- Origin: Memphis, Tennessee, United States
- Genres: Psychedelic rock
- Years active: 2011–present
- Label: DistroKid, Brain Trust Records;
- Members: Jake Ingalls; Matthew Strong; Eric Martin; Katie Pierce;
- Website: www.spacefacemusic.com

= Spaceface =

Psychedelic rock band

Spaceface is a psychedelic rock band formed in Memphis, Tennessee, in 2011. Members include Jake Ingalls (formerly of The Flaming Lips), Matthew Strong (also a guitar tech for The Flaming Lips), Eric Martin, and Katie Pierce. Daniel Quinlan was a founding member, but left the band.

==History==

Ingalls, Strong, and Martin moved in together in 2011 and began making music soon after. In 2012, the band was rounded out by additional musical members, who run the group's light show, built from a "series of on and off switches, which runs off the side of the stage." They began touring later that year.

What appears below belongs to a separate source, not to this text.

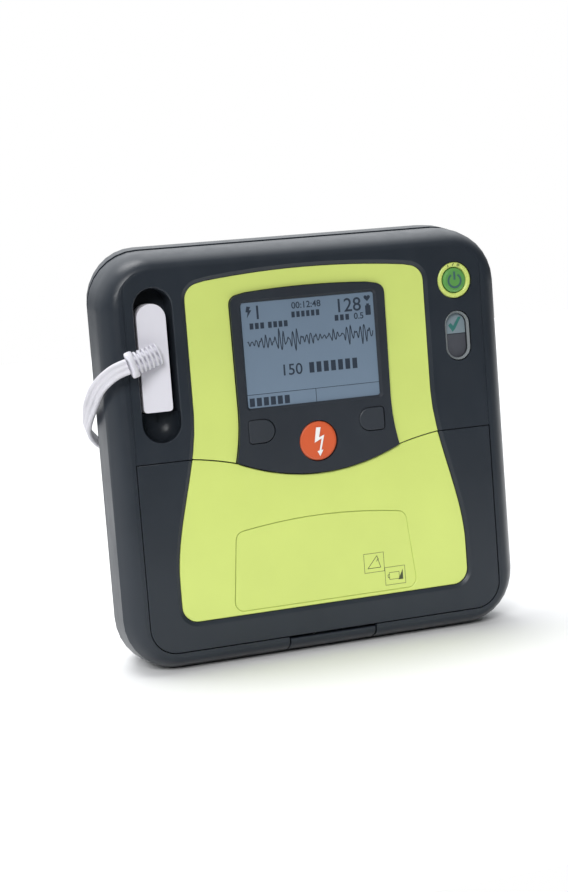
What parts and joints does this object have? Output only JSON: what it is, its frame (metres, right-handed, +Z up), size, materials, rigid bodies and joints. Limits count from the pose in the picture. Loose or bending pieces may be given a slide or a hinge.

In 2014, they released their eponymous EP, Spaceface EP. Working in Ardent Studios in Memphis in 2015 led the band to release another EP, Live at Ardent Studios, that year. They have played at many music festivals across the United States, including Hangout Music Festival and South by Southwest. On April 21, 2017, they released their first full-length album, Sun Kids. Their stage production is inspired by Of Montreal, Man or Astro Man, Octopus Project, and especially the Protomen, about whom Ingalls said: "I was just enamored with the idea that you could sneak into a dive bar and have this grimy place be transformed: just because folks took the time to make costumes, coordinate visuals, and get their goofy friends to hop on stage and play along. We want people to leave feeling as happy and joyous as we get to feel playing for them."